3D code data:

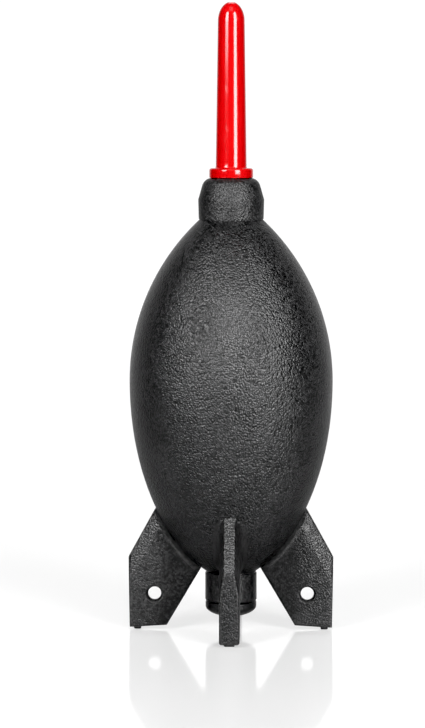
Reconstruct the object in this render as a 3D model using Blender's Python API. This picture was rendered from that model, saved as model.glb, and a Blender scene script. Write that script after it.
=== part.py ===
"""Rocket-shaped dust blower: a hollow rubber bulb on four fins, a slim nozzle and an air inlet valve.

The frame has +Z up along the bulb's axis, -Y towards the front fin, and its origin on that axis
at the level of the foot pads. Sizes are in millimetres, and each mesh is made in metres.
"""

import math

import bmesh
import bpy
from mathutils import Matrix, Vector

MM = 0.001
GAP = 0.3
JOIN_DISTANCE = 0.0001
CUTTER_OVERRUN = 0.5
SHARP_ANGLE = 30.0

# Rubber bulb: its widest circle, the curves above and below it, and its wall
BULB_RADIUS = 30.73
EQUATOR_Z = 76.0
SHOULDER_ARC = 67.0
WALL = 2.6
COLLAR_RADIUS = 7.75
COLLAR_TOP_Z = 17.7
COLLAR_BOTTOM_Z = 8.3
COLLAR_BORE = 5.4
TAIL_BULGE = 31.15
TAIL_SLOPE = (11.79, 11.43)
CURVE_STEPS = 11
BULB_SEGMENTS = 48

# Neck, which holds the nozzle
NECK_FOOT_Z = 124.6
NECK_FOOT_RADIUS = 9.7
NECK_FOOT_LEDGE = 0.5
NECK_WAIST_Z = 130.2
NECK_WAIST_RADIUS = 9.86
NECK_TOP_Z = 137.5
NECK_TOP_RADIUS = 8.2
NECK_RIM_ROUND = 2.2
NECK_BORE = 5.0

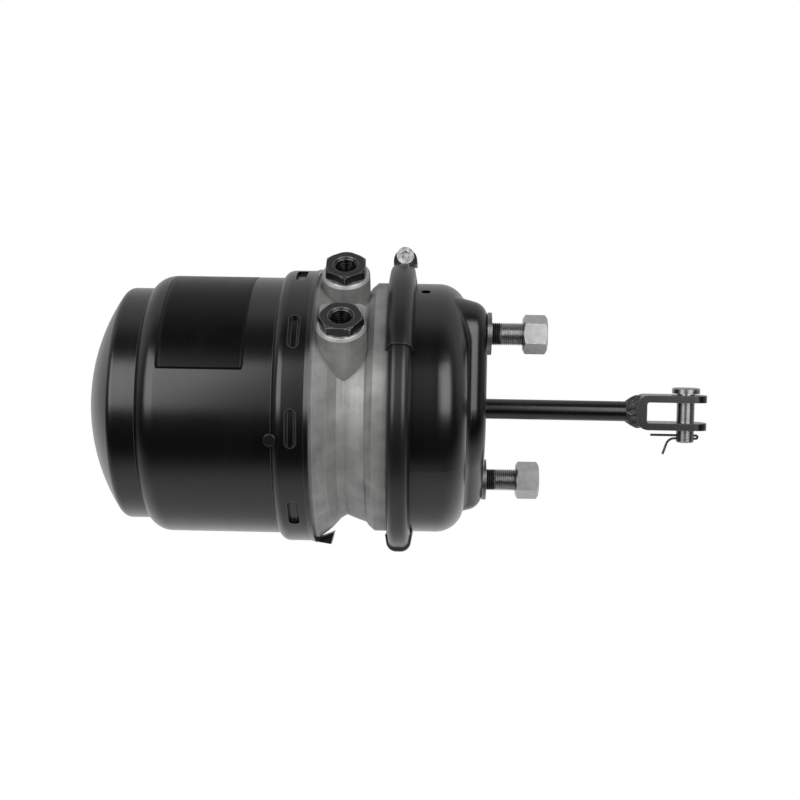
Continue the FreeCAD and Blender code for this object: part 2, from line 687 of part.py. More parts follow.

GIVEN PROBLEM >> Make an exact copy of every entry.

REPLY >>
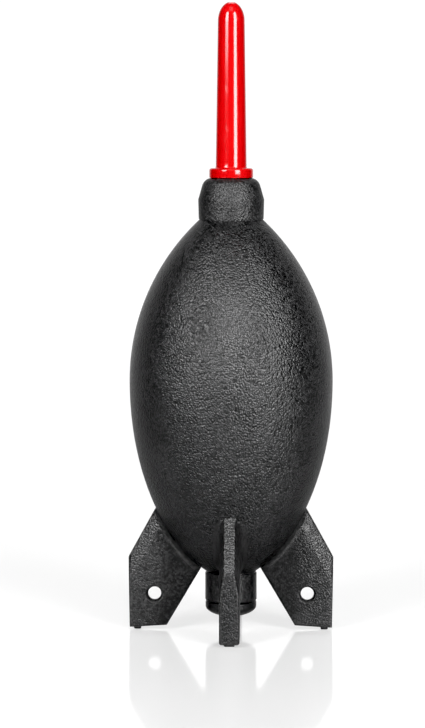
Reconstruct the object in this render as a 3D model using Blender's Python API. This picture was rendered from that model, saved as model.glb, and a Blender scene script. Write that script after it.
=== part.py ===
"""Rocket-shaped dust blower: a hollow rubber bulb on four fins, a slim nozzle and an air inlet valve.

The frame has +Z up along the bulb's axis, -Y towards the front fin, and its origin on that axis
at the level of the foot pads. Sizes are in millimetres, and each mesh is made in metres.
"""

import math

import bmesh
import bpy
from mathutils import Matrix, Vector

MM = 0.001
GAP = 0.3
JOIN_DISTANCE = 0.0001
CUTTER_OVERRUN = 0.5
SHARP_ANGLE = 30.0

# Rubber bulb: its widest circle, the curves above and below it, and its wall
BULB_RADIUS = 30.73
EQUATOR_Z = 76.0
SHOULDER_ARC = 67.0
WALL = 2.6
COLLAR_RADIUS = 7.75
COLLAR_TOP_Z = 17.7
COLLAR_BOTTOM_Z = 8.3
COLLAR_BORE = 5.4
TAIL_BULGE = 31.15
TAIL_SLOPE = (11.79, 11.43)
CURVE_STEPS = 11
BULB_SEGMENTS = 48

# Neck, which holds the nozzle
NECK_FOOT_Z = 124.6
NECK_FOOT_RADIUS = 9.7
NECK_FOOT_LEDGE = 0.5
NECK_WAIST_Z = 130.2
NECK_WAIST_RADIUS = 9.86
NECK_TOP_Z = 137.5
NECK_TOP_RADIUS = 8.2
NECK_RIM_ROUND = 2.2
NECK_BORE = 5.0

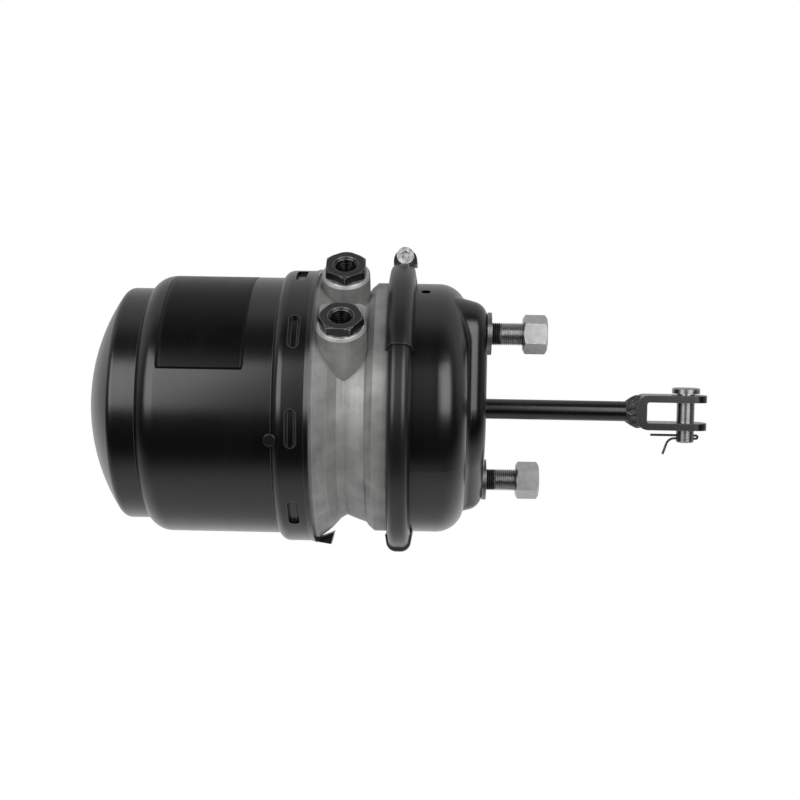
Continue the FreeCAD and Blender code for this object: part 2, from line 687 of part.py. More parts follow.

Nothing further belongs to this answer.